▸ **Work to complete**
Copy each line that contains the word "joints".

▸ **Object data in JSON**
/---
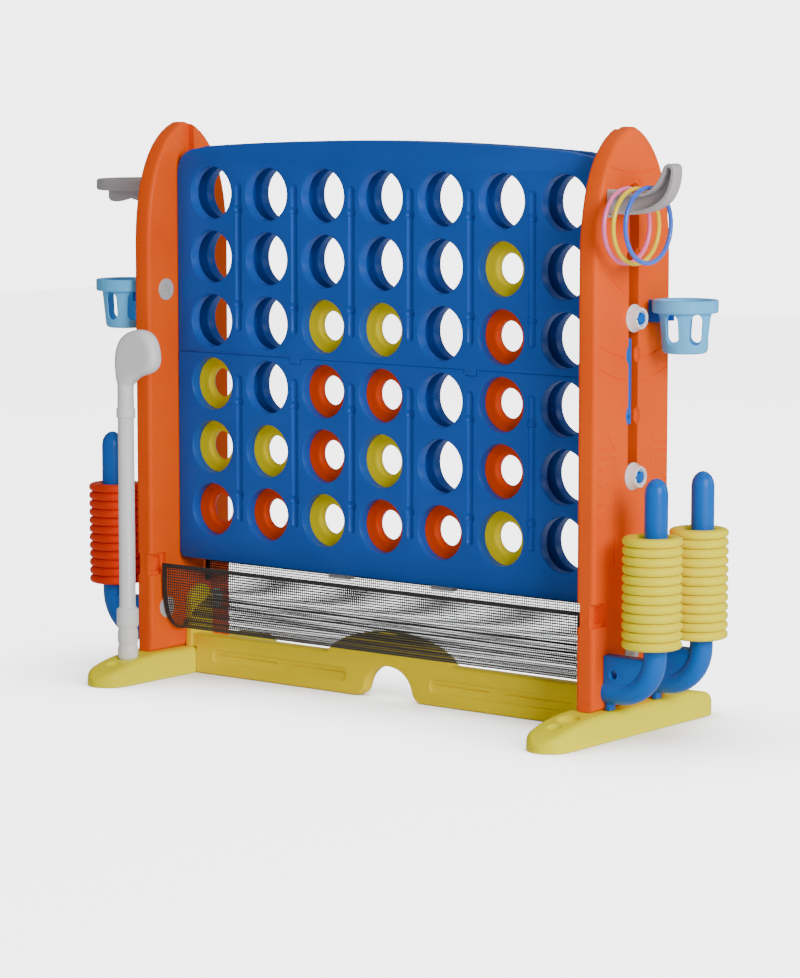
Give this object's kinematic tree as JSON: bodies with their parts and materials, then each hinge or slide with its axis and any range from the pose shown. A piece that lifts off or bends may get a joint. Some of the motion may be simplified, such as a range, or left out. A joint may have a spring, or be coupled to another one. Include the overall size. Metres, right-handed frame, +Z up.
{
  "type": "giant four in a row lawn game",
  "caption": "Giant upright four in a row game in blue and orange plastic, with discs, catch net, ring pegs, hook, hoop, baskets and club.",
  "frame": {"origin": "middle of the footprint on the ground, under the centre of the whole outline", "axes": "+X along the board from the club and hoop side towards the ring hook side, +Y from the front with the club towards the back, +Z up"},
  "size_m": [1.4462, 0.51, 1.0564],
  "materials": {
    "tower_orange": "satin moulded polyethylene",
    "board_blue": "satin moulded plastic",
    "peg_blue": "satin moulded plastic",
    "sky_blue": "satin moulded plastic",
    "base_yellow": "satin moulded polyethylene",
    "bar_gold": "satin moulded polyethylene",
    "disc_red": "satin moulded plastic",
    "disc_yellow": "satin moulded plastic",
    "ring_orange": "satin moulded plastic",
    "ring_yellow": "satin moulded plastic",
    "grey": "satin moulded plastic",
    "white": "satin moulded plastic",
    "pink": "smooth",
    "toss_yellow": "smooth",
    "toss_blue": "smooth",
    "net_black": "open woven mesh with a bound edge"
  },
  "bodies": {
    "stand": {"tower_left": "tower_orange", "tower_right": "tower_orange", "foot_left": "base_yellow", "foot_right": "base_yellow", "crossbar": "bar_gold", "net_trough": "net_black", "ring_hook": "grey", "hoop": "grey", "basket_bracket_left": "board_blue", "basket_bracket_right": "board_blue", "post_left_front": "peg_blue", "post_left_back": "peg_blue", "post_right_front": "peg_blue", "post_right_back": "peg_blue"},
    "board": {"panel_front_upper": "board_blue", "panel_front_lower": "board_blue", "panel_back_upper": "board_blue", "panel_back_lower": "board_blue", "column_rail_1": "board_blue", "column_rail_2": "board_blue", "column_rail_3": "board_blue", "column_rail_4": "board_blue", "column_rail_5": "board_blue", "column_rail_6": "board_blue", "board_side_left": "peg_blue", "board_side_right": "peg_blue"},
    "release_bar": {"release_bar": "grey"},
    "club": {"club": "white"},
    "knob_left_lower": {"knob_left_lower": "white"},
    "knob_left_upper": {"knob_left_upper": "white"},
    "basket_left": {"basket_left": "sky_blue"},
    "ring_stack_left_front": {"ring_stack_left_front": "ring_orange"},
    "ring_stack_left_back": {"ring_stack_left_back": "ring_orange"},
    "knob_right_lower": {"knob_right_lower": "white"},
    "knob_right_upper": {"knob_right_upper": "white"},
    "basket_right": {"basket_right": "sky_blue"},
    "ring_stack_right_front": {"ring_stack_right_front": "ring_yellow"},
    "ring_stack_right_back": {"ring_stack_right_back": "ring_yellow"},
    "toss_ring_pink": {"toss_ring_pink": "pink"},
    "toss_ring_yellow": {"toss_ring_yellow": "toss_yellow"},
    "toss_ring_blue": {"toss_ring_blue": "toss_blue"},
    "disc_c1_r1": {"disc_c1_r1": "disc_red"},
    "disc_c1_r2": {"disc_c1_r2": "disc_yellow"},
    "disc_c1_r3": {"disc_c1_r3": "disc_yellow"},
    "disc_c2_r1": {"disc_c2_r1": "disc_red"},
    "disc_c2_r2": {"disc_c2_r2": "disc_yellow"},
    "disc_c3_r1": {"disc_c3_r1": "disc_yellow"},
    "disc_c3_r2": {"disc_c3_r2": "disc_red"},
    "disc_c3_r3": {"disc_c3_r3": "disc_red"},
    "disc_c3_r4": {"disc_c3_r4": "disc_yellow"},
    "disc_c4_r1": {"disc_c4_r1": "disc_red"},
    "disc_c4_r2": {"disc_c4_r2": "disc_yellow"},
    "disc_c4_r3": {"disc_c4_r3": "disc_red"},
    "disc_c4_r4": {"disc_c4_r4": "disc_yellow"},
    "disc_c5_r1": {"disc_c5_r1": "disc_red"},
    "disc_c6_r1": {"disc_c6_r1": "disc_yellow"},
    "disc_c6_r2": {"disc_c6_r2": "disc_red"},
    "disc_c6_r3": {"disc_c6_r3": "disc_red"},
    "disc_c6_r4": {"disc_c6_r4": "disc_red"},
    "disc_c6_r5": {"disc_c6_r5": "disc_yellow"}
  },
  "joints": [
    {"name": "board_height", "type": "slide", "parent": "stand", "child": "board", "axis": [0, 0, 1], "range_m": [0, 0.2112]},
    {"name": "release_slide", "type": "slide", "parent": "board", "child": "release_bar", "axis": [1, 0, 0], "range_m": [0, 0.064]},
    {"name": "club_lift", "type": "slide", "parent": "stand", "child": "club", "axis": [0, 0, 1], "range_m": [0, 0.1]},
    {"name": "knob_left_lower_turn", "type": "hinge", "parent": "board", "child": "knob_left_lower", "pos_m": [-0.4955, 0, 0.452], "axis": [-1, 0, 0], "range_deg": [0, 90]},
    {"name": "knob_left_upper_turn", "type": "hinge", "parent": "board", "child": "knob_left_upper", "pos_m": [-0.4955, 0, 0.727], "axis": [-1, 0, 0], "range_deg": [0, 90]},
    {"name": "basket_left_lift", "type": "slide", "parent": "stand", "child": "basket_left", "axis": [0, 0, 1], "range_m": [0, 0.04]},
    {"name": "ring_stack_left_front_lift", "type": "slide", "parent": "stand", "child": "ring_stack_left_front", "axis": [0, 0, 1], "range_m": [0, 0.3]},
    {"name": "ring_stack_left_back_lift", "type": "slide", "parent": "stand", "child": "ring_stack_left_back", "axis": [0, 0, 1], "range_m": [0, 0.3]},
    {"name": "knob_right_lower_turn", "type": "hinge", "parent": "board", "child": "knob_right_lower", "pos_m": [0.5845, 0, 0.452], "axis": [1, 0, 0], "range_deg": [0, 90]},
    {"name": "knob_right_upper_turn", "type": "hinge", "parent": "board", "child": "knob_right_upper", "pos_m": [0.5845, 0, 0.727], "axis": [1, 0, 0], "range_deg": [0, 90]},
    {"name": "basket_right_lift", "type": "slide", "parent": "stand", "child": "basket_right", "axis": [0, 0, 1], "range_m": [0, 0.04]},
    {"name": "ring_stack_right_front_lift", "type": "slide", "parent": "stand", "child": "ring_stack_right_front", "axis": [0, 0, 1], "range_m": [0, 0.3]},
    {"name": "ring_stack_right_back_lift", "type": "slide", "parent": "stand", "child": "ring_stack_right_back", "axis": [0, 0, 1], "range_m": [0, 0.3]},
    {"name": "toss_ring_pink_lift", "type": "slide", "parent": "stand", "child": "toss_ring_pink", "axis": [0, 0, 1], "range_m": [0, 0.07]},
    {"name": "toss_ring_yellow_lift", "type": "slide", "parent": "stand", "child": "toss_ring_yellow", "axis": [0, 0, 1], "range_m": [0, 0.07]},
    {"name": "toss_ring_blue_lift", "type": "slide", "parent": "stand", "child": "toss_ring_blue", "axis": [0, 0, 1], "range_m": [0, 0.07]},
    {"name": "disc_c1_r1_lift", "type": "slide", "parent": "board", "child": "disc_c1_r1", "axis": [0, 0, 1], "range_m": [0, 0.12]},
    {"name": "disc_c1_r2_lift", "type": "slide", "parent": "disc_c1_r1", "child": "disc_c1_r2", "axis": [0, 0, 1], "range_m": [0, 0.12]},
    {"name": "disc_c1_r3_lift", "type": "slide", "parent": "disc_c1_r2", "child": "disc_c1_r3", "axis": [0, 0, 1], "range_m": [0, 0.536]},
    {"name": "disc_c2_r1_lift", "type": "slide", "parent": "board", "child": "disc_c2_r1", "axis": [0, 0, 1], "range_m": [0, 0.24]},
    {"name": "disc_c2_r2_lift", "type": "slide", "parent": "disc_c2_r1", "child": "disc_c2_r2", "axis": [0, 0, 1], "range_m": [0, 0.656]},
    {"name": "disc_c3_r1_lift", "type": "slide", "parent": "board", "child": "disc_c3_r1", "axis": [0, 0, 1], "range_m": [0, 0.06]},
    {"name": "disc_c3_r2_lift", "type": "slide", "parent": "disc_c3_r1", "child": "disc_c3_r2", "axis": [0, 0, 1], "range_m": [0, 0.06]},
    {"name": "disc_c3_r3_lift", "type": "slide", "parent": "disc_c3_r2", "child": "disc_c3_r3", "axis": [0, 0, 1], "range_m": [0, 0.06]},
    {"name": "disc_c3_r4_lift", "type": "slide", "parent": "disc_c3_r3", "child": "disc_c3_r4", "axis": [0, 0, 1], "range_m": [0, 0.416]},
    {"name": "disc_c4_r1_lift", "type": "slide", "parent": "board", "child": "disc_c4_r1", "axis": [0, 0, 1], "range_m": [0, 0.06]},
    {"name": "disc_c4_r2_lift", "type": "slide", "parent": "disc_c4_r1", "child": "disc_c4_r2", "axis": [0, 0, 1], "range_m": [0, 0.06]},
    {"name": "disc_c4_r3_lift", "type": "slide", "parent": "disc_c4_r2", "child": "disc_c4_r3", "axis": [0, 0, 1], "range_m": [0, 0.06]},
    {"name": "disc_c4_r4_lift", "type": "slide", "parent": "disc_c4_r3", "child": "disc_c4_r4", "axis": [0, 0, 1], "range_m": [0, 0.416]},
    {"name": "disc_c5_r1_lift", "type": "slide", "parent": "board", "child": "disc_c5_r1", "axis": [0, 0, 1], "range_m": [0, 0.776]},
    {"name": "disc_c6_r1_lift", "type": "slide", "parent": "board", "child": "disc_c6_r1", "axis": [0, 0, 1], "range_m": [0, 0.024]},
    {"name": "disc_c6_r2_lift", "type": "slide", "parent": "disc_c6_r1", "child": "disc_c6_r2", "axis": [0, 0, 1], "range_m": [0, 0.024]},
    {"name": "disc_c6_r3_lift", "type": "slide", "parent": "disc_c6_r2", "child": "disc_c6_r3", "axis": [0, 0, 1], "range_m": [0, 0.024]},
    {"name": "disc_c6_r4_lift", "type": "slide", "parent": "disc_c6_r3", "child": "disc_c6_r4", "axis": [0, 0, 1], "range_m": [0, 0.024]},
    {"name": "disc_c6_r5_lift", "type": "slide", "parent": "disc_c6_r4", "child": "disc_c6_r5", "axis": [0, 0, 1], "range_m": [0, 0.296]}
  ]
}
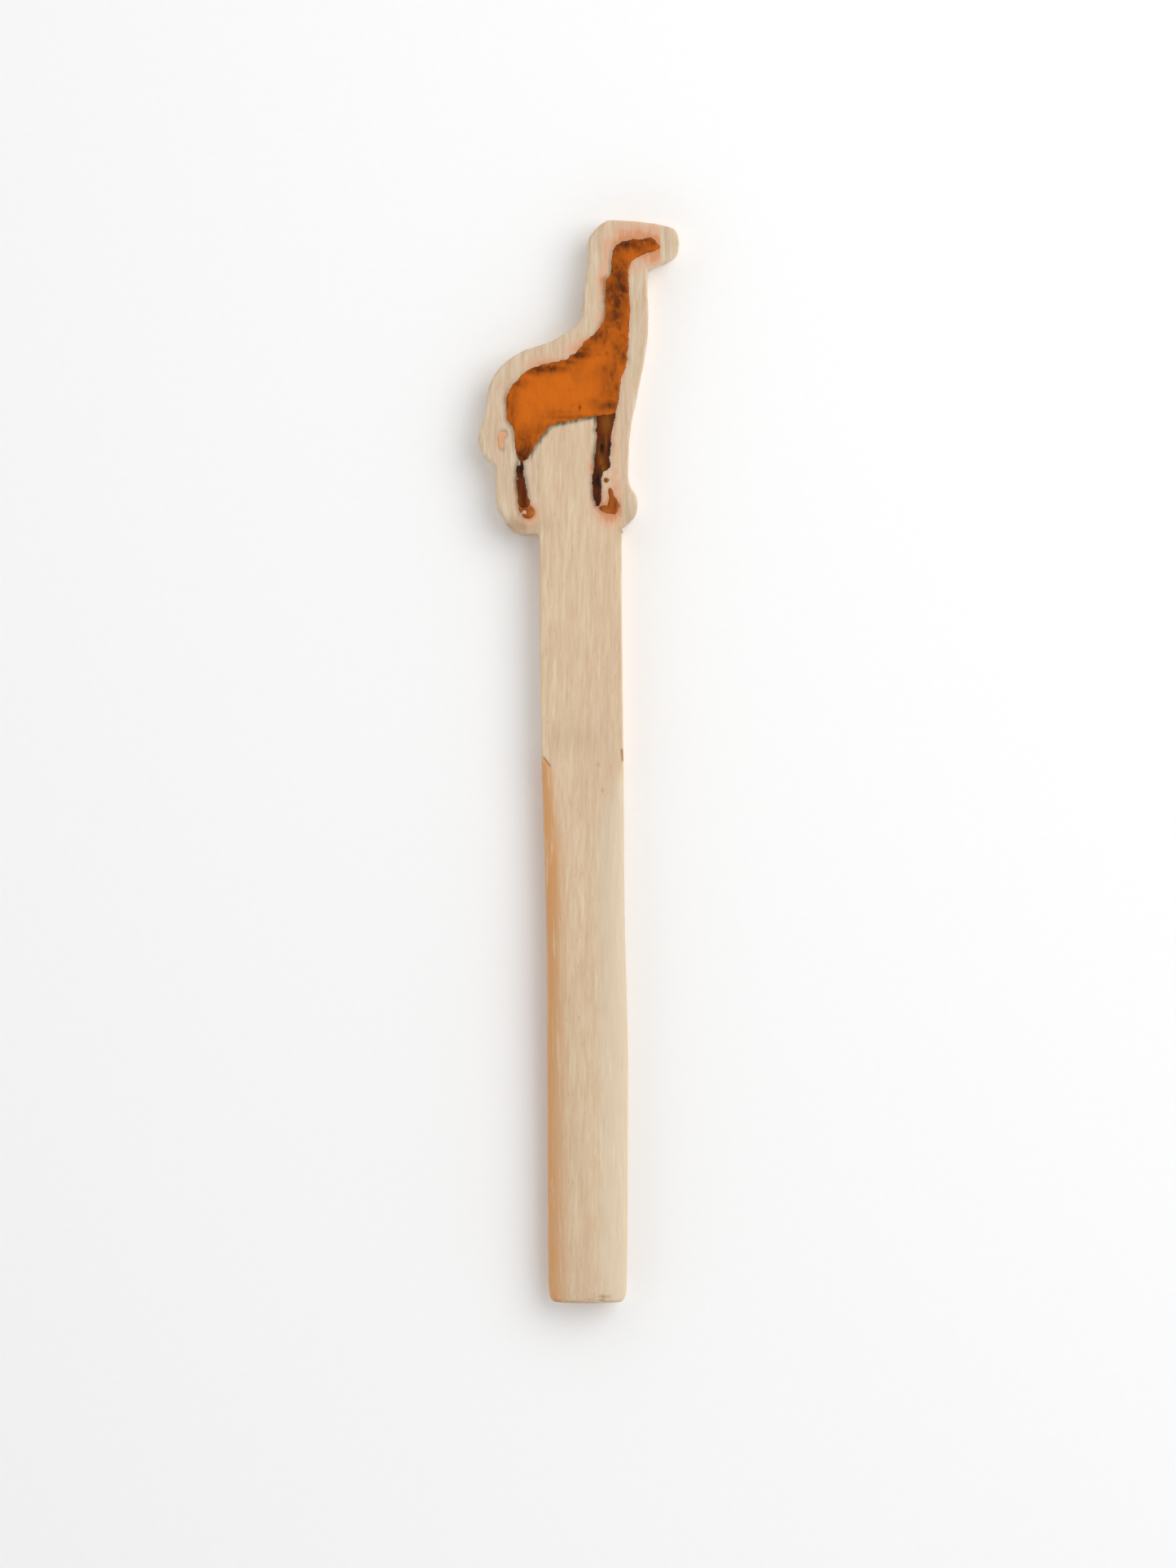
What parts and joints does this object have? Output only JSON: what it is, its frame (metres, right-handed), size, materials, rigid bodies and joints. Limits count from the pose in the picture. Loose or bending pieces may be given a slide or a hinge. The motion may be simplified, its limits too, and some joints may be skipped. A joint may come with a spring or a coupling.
{
  "type": "craft stick puppet",
  "caption": "Flat wooden giraffe figure, painted on its front, let onto the flat end of a hand-shaped stick that swells to a rounded grip.",
  "frame": {"origin": "middle of the outline, on the plane of the back that the puppet lies on", "axes": "+Y from the grip to the head, +Z out of the painted front, +X to the right of the front, where the giraffe looks"},
  "size_m": [0.0247, 0.1332, 0.0052],
  "materials": {
    "stick_wood": "sanded bare basswood, rubbed smooth on the grip",
    "plate_wood": "sanded bare basswood, stained by the paint's thinner around the figure",
    "glue": "dried wood glue",
    "body_paint": "hand-brushed satin paint, mottled orange and brown",
    "leg_paint": "hand-brushed satin paint, dark brown",
    "hoof_paint": "hand-brushed satin paint, red brown",
    "tail_paint": "thin wash of pale orange paint"
  },
  "bodies": {
    "root": {"handle_stick": "stick_wood", "giraffe_plate": "plate_wood", "lap_glue": "glue", "body_paint": "body_paint", "fore_leg_paint": "leg_paint", "fore_hoof_paint": "hoof_paint", "hind_leg_paint": "leg_paint", "hind_hoof_paint": "hoof_paint", "tail_paint": "tail_paint"}
  },
  "joints": []
}
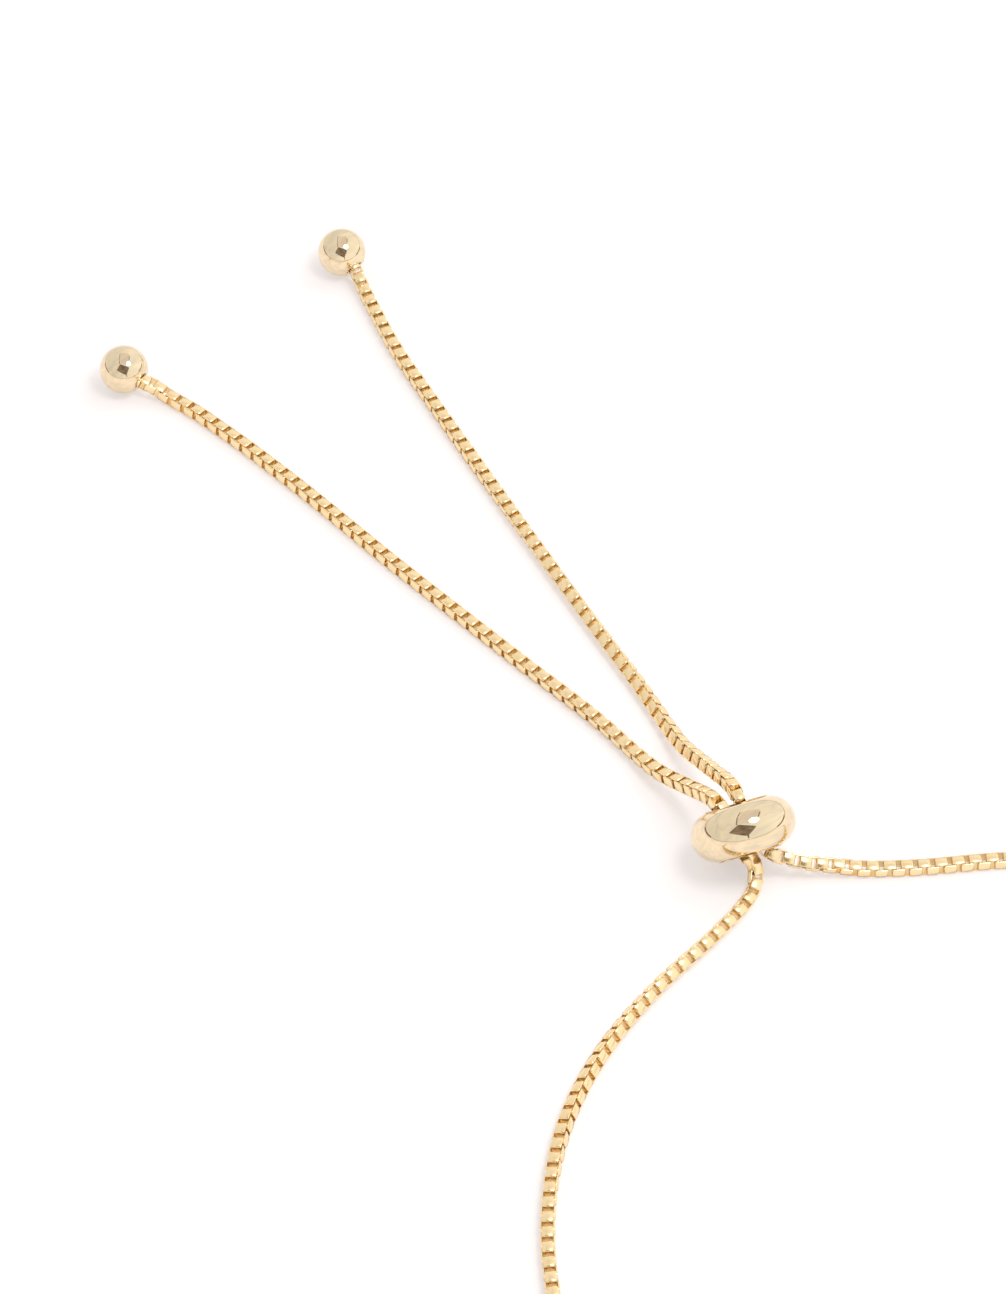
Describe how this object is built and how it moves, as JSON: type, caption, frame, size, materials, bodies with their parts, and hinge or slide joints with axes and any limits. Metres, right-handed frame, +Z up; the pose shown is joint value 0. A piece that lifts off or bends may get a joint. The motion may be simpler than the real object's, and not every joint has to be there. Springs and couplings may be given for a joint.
{
  "type": "sliding toggle bracelet",
  "caption": "Sliding toggle bracelet: a fine box chain loop whose ends pass through a polished slider bead and finish in end balls",
  "frame": {"origin": "middle of the laid out bracelet's length and width, on the table it lies on", "axes": "+Z is up from the table, +Y runs along the bracelet from the far side of the wrist loop to the end balls, +X is to the right"},
  "size_m": [0.0565, 0.1099, 0.0055],
  "materials": {
    "polished_gold": "mirror polished pale yellow gold plate over brass",
    "chain_gold": "bright cut pale yellow gold plated box chain",
    "soft_core": "smooth pale silicone rubber"
  },
  "bodies": {
    "root": {"slider": "polished_gold", "stopper_core": "soft_core", "ball_left": "polished_gold", "ball_right": "polished_gold", "chain_left": "chain_gold", "chain_right": "chain_gold"}
  },
  "joints": []
}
\---
▸ **Response to the exercise**
  "joints": [
What parts and joints does this object have? Output only JSON: what it is, its frame (metres, right-handed), size, materials, rigid bodies and joints. Limits count from the pose in the picture. Loose or bending pieces may be given a slide or a hinge. The motion may be simplified, its limits too, and some joints may be skipped. A joint may come with a spring or a coupling.
  "joints": []
Describe how this object is built and how it moves, as JSON: type, caption, frame, size, materials, bodies with their parts, and hinge or slide joints with axes and any limits. Metres, right-handed frame, +Z up; the pose shown is joint value 0. A piece that lifts off or bends may get a joint. The motion may be simpler than the real object's, and not every joint has to be there. Springs and couplings may be given for a joint.
  "joints": []